Возвратясь в Подберезье, я написал начальнику штаба письмо, в котором изложил, что только надежда на большее обеспечение своего существования склонила меня оставить горную службу, и потому я не предвижу ничего для себя лучшего, если по каким-либо обстоятельствам должен буду довольствоваться одним только явным жалованьем. В конце прибавил я, что хотя обещания его сиятельства графа для меня священны, но будущее одному Богу известно, намекая тем на сомнительность секретного жалованья. Но этим словам придали другой какой-то смысл, так как в то время носились уже темные слухи о каком-то тайном обществе.
584
Красовский Яков Петрович — в 1831 г. подполковник 2-й полевой артиллерийской бригады, дежурный штаб-офицер Главного штаба е. и. в. по военному поселению.

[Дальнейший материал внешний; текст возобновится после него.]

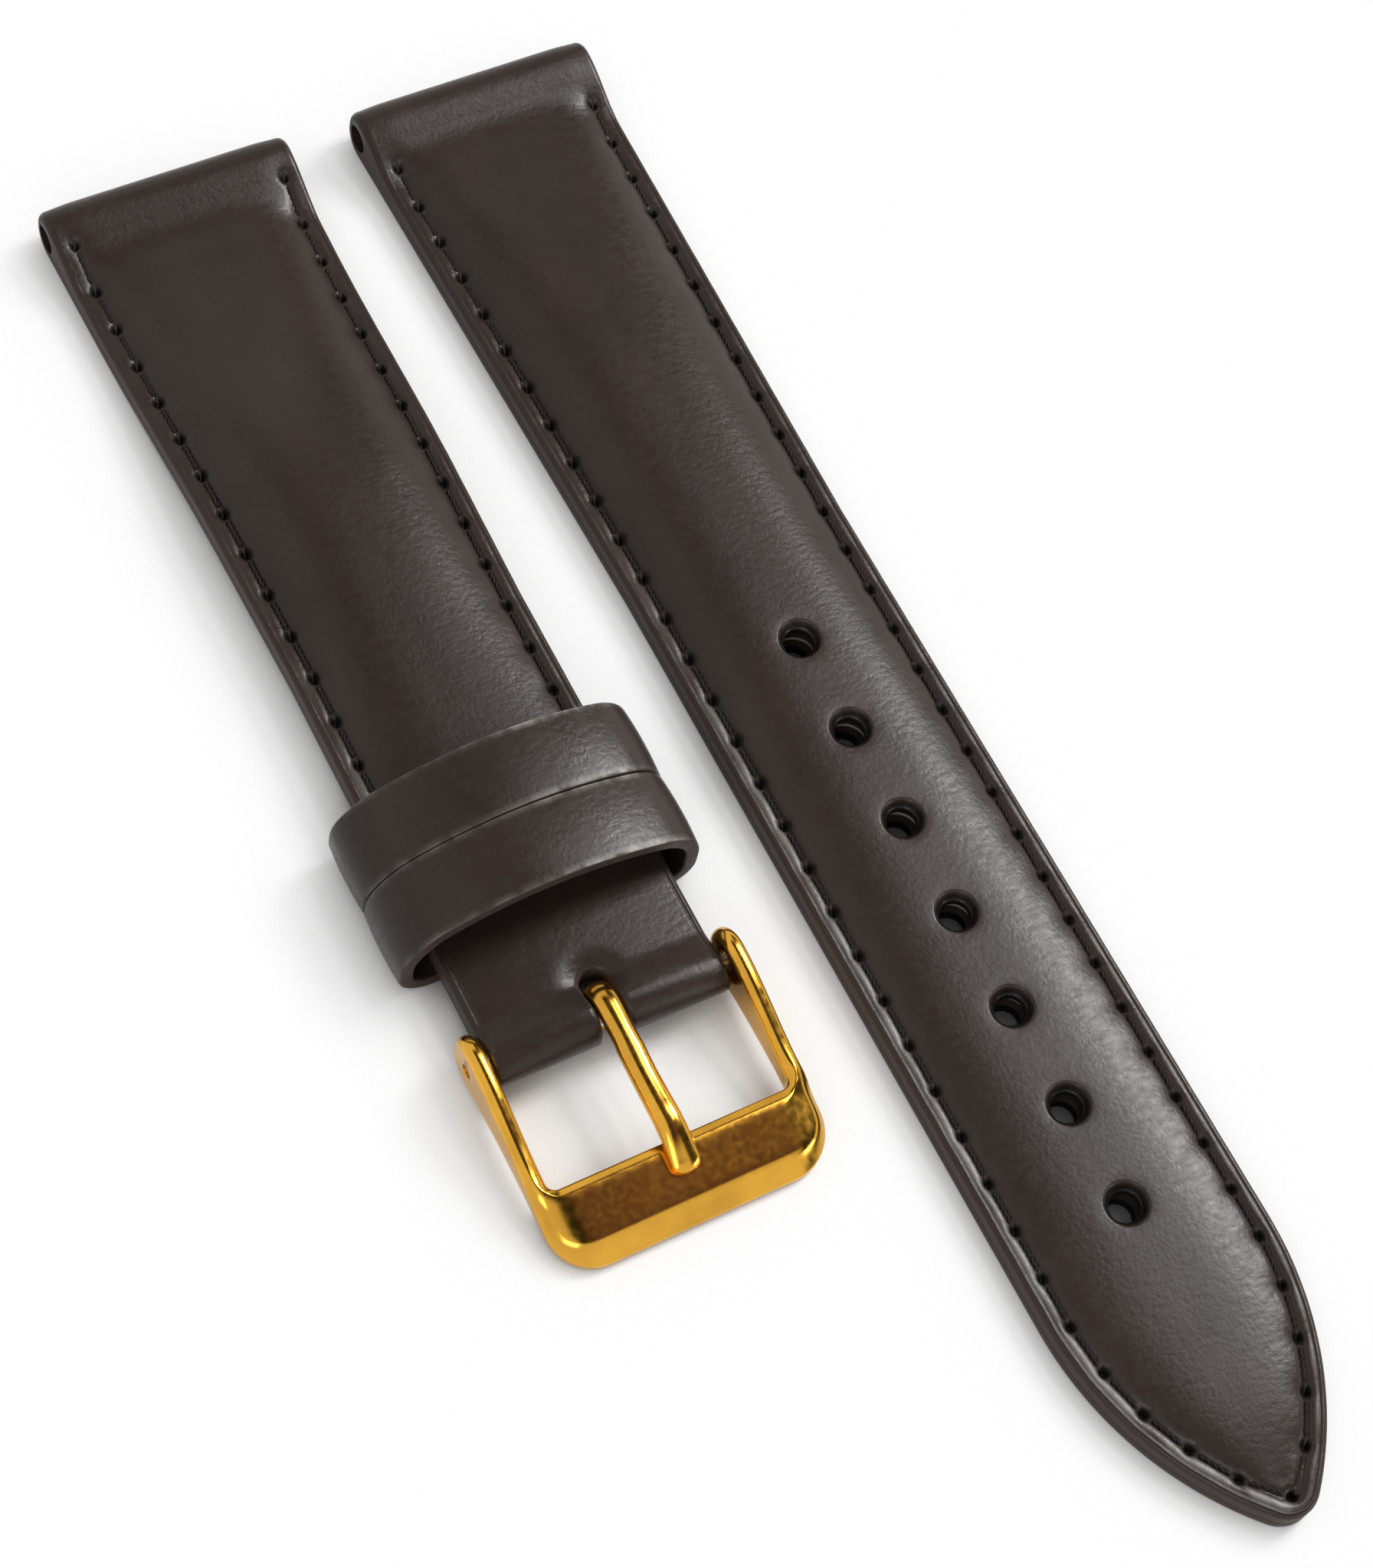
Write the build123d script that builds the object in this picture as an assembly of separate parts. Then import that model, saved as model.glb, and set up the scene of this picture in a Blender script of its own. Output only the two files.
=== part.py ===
from build123d import *
import math
import os

# A leather watch strap in two parts with a tongue buckle, in millimetres.
# X runs across the strap, +Y points to the watch and +Z is up.
# The origin is at the middle of the strap's footprint, on the surface it lies on.
# Each part is built with its lug end at Y zero and runs along -Y from there.

# Overall sizes of the strap
lug_width = 18.0
buckle_width = 16.0
long_length = 113.0
short_length = 70.0
part_spacing = 23.0

# Leather layers, from the wrist side up
lining_thickness = 0.9
stiffener_thickness = 0.25
upper_thickness = 1.1
glue_line = 0.05

# Lug end: leather folded round the tunnel for the watch's own bar
lug_roll_radius = 1.75
lug_tunnel_radius = 1.0
lug_roll_end = 6.0
lug_flap_length = 9.0

# Raised middle of the upper leather
crown_height = 4.0
crown_inset = 1.6
crown_root_depth = 0.1
padding_skive = 0.35
padding_start = 4.4
lug_crown_places = (3.0, 4.6, 7.0, 10.0, 14.0)
lug_crown_height_shares = (0.78, 0.765, 0.90, 0.985, 1.0)

# Long part: taper, pointed tip and punched holes
long_taper_end = 42.0
tip_length = 16.5
tip_radius = 2.2
long_padding_setback = 7.0
long_crown_shares = (
    (0.305, 1.0),
    (0.455, 0.93),
    (0.61, 0.83),
    (0.76, 0.75),
    (0.91, 0.70),
)
tip_crown_shares = (
    (0.31, 0.66),
    (0.69, 0.61),
    (0.98, 0.50),
)
hole_count = 7
hole_pitch = 7.0
last_hole_setback = 20.6
hole_radius = 1.0
hole_rim_radius = 1.45
hole_rim_depth = 0.5

# Short part: it lies on the keepers' undersides, so it climbs from its lug end
short_taper_end = 40.0
climb_start = 10.0
climb_end = 30.0
short_padding_setback = 13.0
short_crown_shares = (
    (0.42, 1.0),
    (0.585, 0.93),
    (0.725, 0.80),
    (0.84, 0.70),
    (0.93, 0.64),
    (1.0, 0.58),
)
tab_length = 10.0
tab_blend = 4.0
tab_width = 15.8
tab_thickness = 2.4
tab_flap_length = 14.0

# Fold of the tab round the spring bar, with the slot that the tongue works in
fold_radius = 1.7
fold_blend = 2.3
slot_width = 2.7
slot_length = 5.4

# Seams
stitch_inset = 1.15
stitch_pitch = 3.3
thread_radius = 0.19
thread_sides = 6
thread_bend = 0.24
needle_hole_radius = 0.47
leg_offset = 0.22
seam_groove_width = 0.5
seam_groove_depth = 0.2
long_seam_start = 5.5
short_seam_start = 3.8
short_seam_setback = 16.0

# Keepers: leather loops that hold the tail
keeper_half_width = 10.0
keeper_height = 8.3
keeper_shoulder = 6.9
keeper_wall = 1.25
keeper_length = 5.1
keeper_spacing = 0.15
keeper_clearance = 0.15
keeper_lower_radius = 2.0
keeper_upper_radius = 2.8
keeper_edge_round = 0.3
fixed_keeper_setback = 8.7
free_keeper_travel = 20.0
keeper_joint_gap = 0.1
keeper_seam_span = 2.6
keeper_seam_spacing = 2.4

# Spring bar
bar_radius = 0.75
bar_bore_radius = 0.5
bar_neck_radius = 0.43
bar_neck_length = 0.6
bar_length = 15.8
bar_running_gap = 0.05
tip_pin_radius = 0.38
tip_head_radius = 0.45
tip_head_length = 1.2
tip_travel = 1.1
tip_setback = 0.15
tip_stop_gap = 0.1
spring_outer_radius = 0.44
spring_inner_radius = 0.28
spring_end_gap = 0.1

# Buckle frame
frame_gap = 16.2
arm_thickness = 1.2
lobe_radius = 2.05
plate_rear = 8.9
plate_front = 13.8
plate_rear_height = 2.95
plate_front_height = 1.7
plate_corner_radius = 3.0
plate_bevel = 0.9
plate_belly = 0.9
window_corner_radius = 0.6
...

Быть может, по этому поводу я, как человек подозрительный, был уволен из поселений предписанием такого содержания:
«Граф Аракчеев весьма удивляется (так начинается предписание), что господин молодой мальчик Свиязев не уважил того, что граф призывал его лично к себе и объявил решительную свою волю в рассуждении назначения ему жалованья, на что он был согласен [585] , и после того осмелился вторично (?) переменить свои мысли и писать к начальнику штаба возвращаемое при сем к нему письмо, что доказывает его молодость и неосновательность, вследствие чего увольняет его из корпуса военных поселений и прикажет сделать расчет в его жалованье. Граф Аракчеев.